Procuro escuchar siempre que puedo las prédicas que manda a las ondas el general Queipo de Llano. Tiene un verbo encendido, habla con convicción y creo que ha metido en cintura a todos los rojos de Sevilla y alrededores. En Salamanca, desde el diecinueve de enero, emite ya la nueva Radio Nacional, que antes se llamaba simplemente Radio Castilla, y estimo que nuestro mensaje llega con mayor nitidez ahora que podemos competir en el espacio de las ondas. Los carlistas tienen sus propias unidades, que llaman Radio Requeté, y en Madrid contamos con una emisora clandestina que se encarga de hacer vibrar a los patriotas que resisten las vejaciones de los esbirros del Frente Popular. Estos saben que existe, no han podido todavía detectar desde dónde emite y la llaman despectivamente «Radio Hostia». Bueno, que sigan por ese camino.
Queipo no es persona a la que le guste andarse con rodeos, y en lo que él llama «Las charlas» arremete contra nuestros enemigos como sólo él, generalísimo de las ondas, sabe y puede; al día siguiente sus intervenciones las suele reproducir el ABC sevillano, el auténtico. La última que he escuchado tiene gracia porque decía Queipo: «Nuestros valientes legionarios y regulares han enseñado a los rojos lo que es ser hombre. De paso, también a las mujeres, que, ahora, por fin, han conocido hombres de verdad y no castrados milicianos. Dar patadas y berrear no las salvará». Qué cosas tiene este hombre.

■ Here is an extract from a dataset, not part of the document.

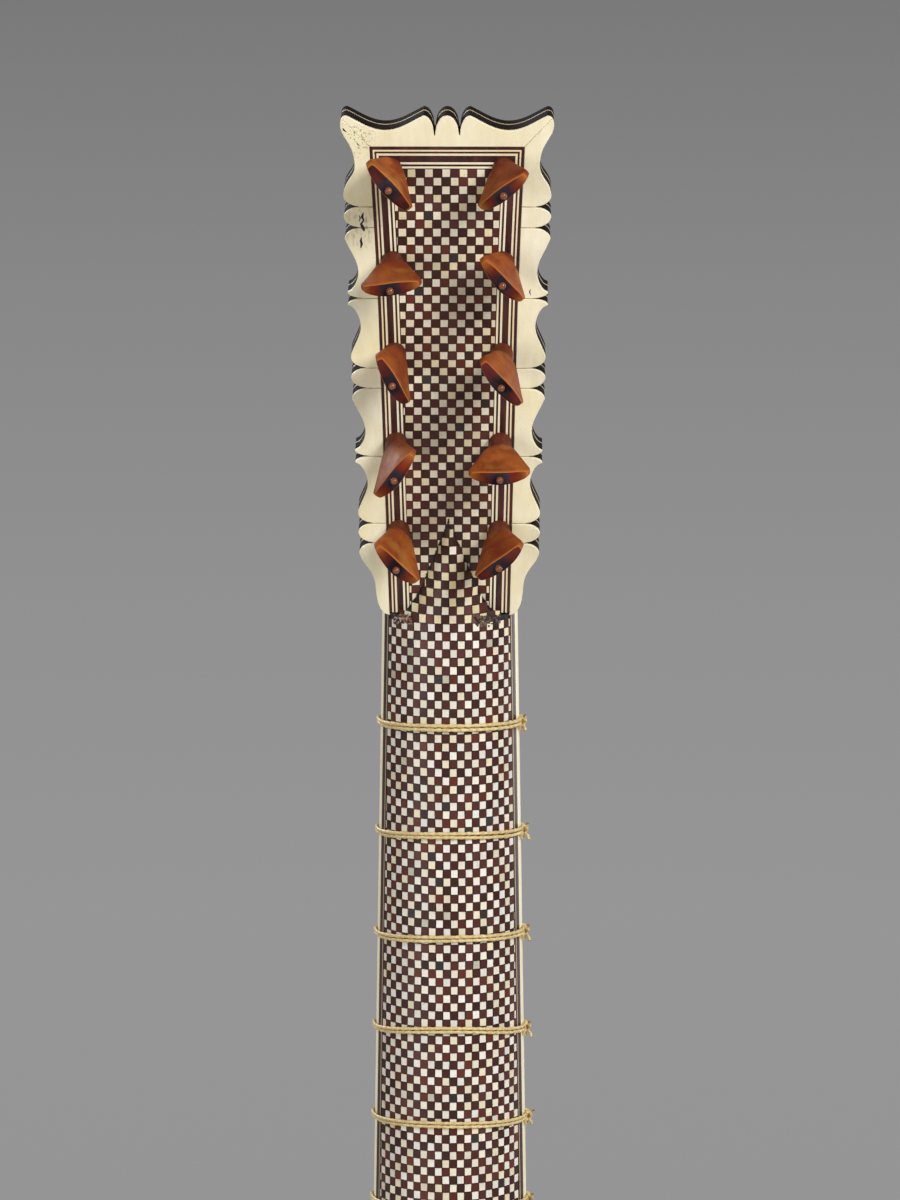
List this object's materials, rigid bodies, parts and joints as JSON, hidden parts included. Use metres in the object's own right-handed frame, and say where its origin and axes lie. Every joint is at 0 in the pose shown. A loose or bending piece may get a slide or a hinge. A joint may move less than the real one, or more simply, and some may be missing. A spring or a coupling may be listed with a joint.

Nosotros, en la frontera navarra, hemos instalado un barracón a las afueras de una población que se llama Larrañeta, cerca de Burguete, para controlar las comunicaciones y ampliar el radio de acción de los emisores, cuestión que tiene una importancia extrema. En Burguete se han requisado un par de caseríos para el mismo fin y habrá presencia permanente de nuestras unidades en prevención de algún ataque. Después de impermeabilizar la frontera en esa zona, el siguiente paso era perfeccionar el sistema radiotransmisor. Así lo hemos hecho.